Adding a Second Cloud Web Server with Round-robin DNS Load Balancing


So we've duplicated our MySQL server. The next logical step is to duplicate our web server. We can then send half our traffic to one web server, and one to the other.

In this tutorial, we're not going to do anything smarter than that - literally half to one, half to the other. We'll use a technique called round-robin DNS, which simply alternates requests between the two servers.



Step 1:  Set up a new server called pelican

We'll set up a new server called pelican, as in step 1. Connect via VLC and change the root password.

Next, we need to give it a static IP address, as we did for seagull previously, and connect it to the VLAN with the IP address 10.0.0.4.
Step 2:  Update our databases to allow connections from this machine

We need to tell both our MySQL databases, on beagle and crocodile, to allow connections from this server at 10.0.0.4.

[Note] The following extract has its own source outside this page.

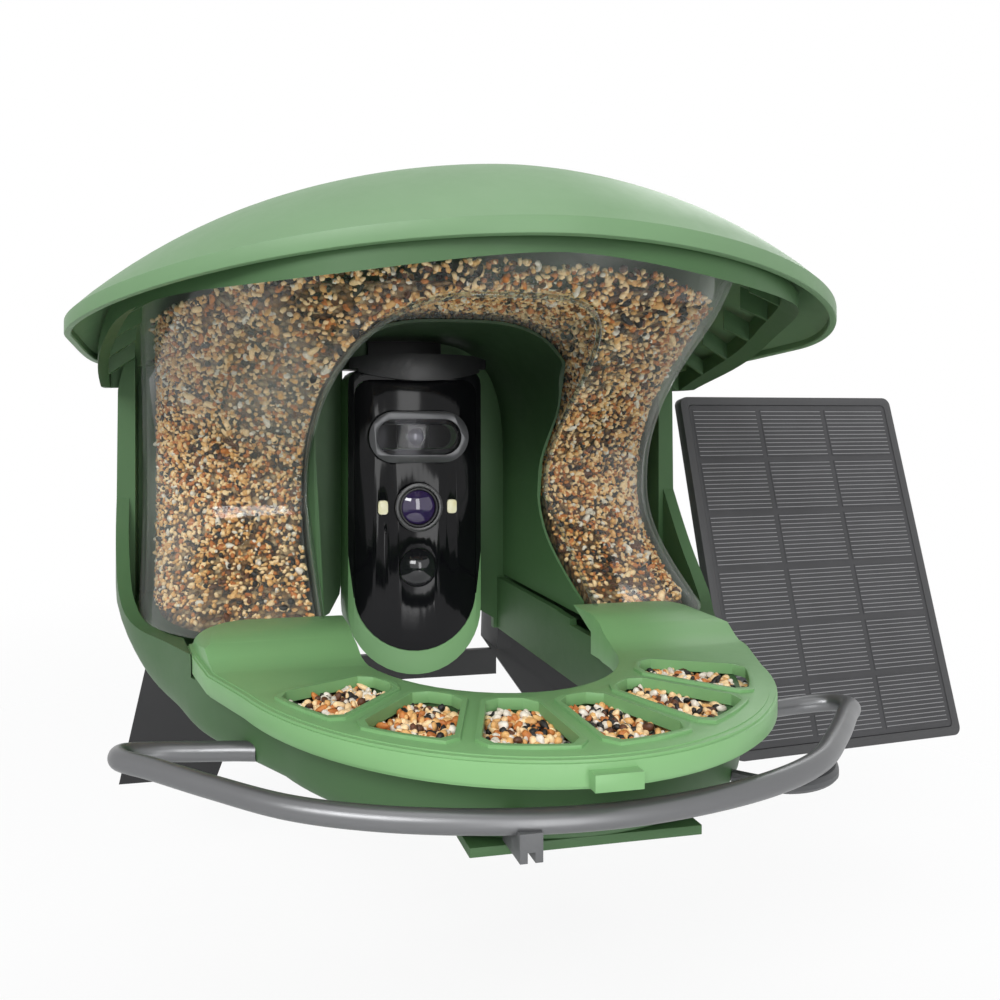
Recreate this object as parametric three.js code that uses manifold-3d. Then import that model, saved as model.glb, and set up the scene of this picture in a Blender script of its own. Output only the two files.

On both database servers, do the following:
mysql -u root -p
> GRANT ALL PRIVILEGES ON prices.* to elastic1@10.0.0.4 IDENTIFIED BY 'oag4Chai';
> FLUSH PRIVILEGES;
> EXIT;
Step 3: Duplicate our PHP application

Next, we need to install all the software we need to run PHP (note we won't install MySQL on this machine, just php5-mysql).
pelican$ apt-get update
pelican$ apt-get dist-upgrade
pelican$ apt-get install apache2 php5 libapache2-mod-php5 php5-mysql rsync
Back to seagull, and rsync across our PHP file:
seagull$ rsync /var/www/index.php root@10.0.0.4:/var/www/
Back to pelican, make the file executable and edit it to connect to 10.0.0.3, so we're using the second MySQL server.
pelican$ rm /var/www/index.html
pelican$ chmod a+x /var/www/index.php
Then, restart Apache:
pelican$ /etc/init.d/apache2 restart
Visit our new server's IP in a web browser to check it works:
Step 4: Set up Round-robin DNS

We won't show this in full here, because what you will do exactly will depend on how you choose to handle your DNS, but in theory this is as easy as adding multiple A records in our DNS zone file.

Suppose we use this in the DNS zone file for our domain:
lamp.crosspeer.com 20 IN A static.ip.1
lamp.crosspeer.com 20 IN A static.ip.2
Now about half the time, a host will see the first address, and half the time the second. And each server will have half the load that our previous single server did.

Note: You should set the TTL low (to 20 seconds) to prevent caching DNS servers keeping one address too long.

But this doesn't handle traffic in a very sophisticated way.  In the next tutorial, we will use a 'real' load balancer.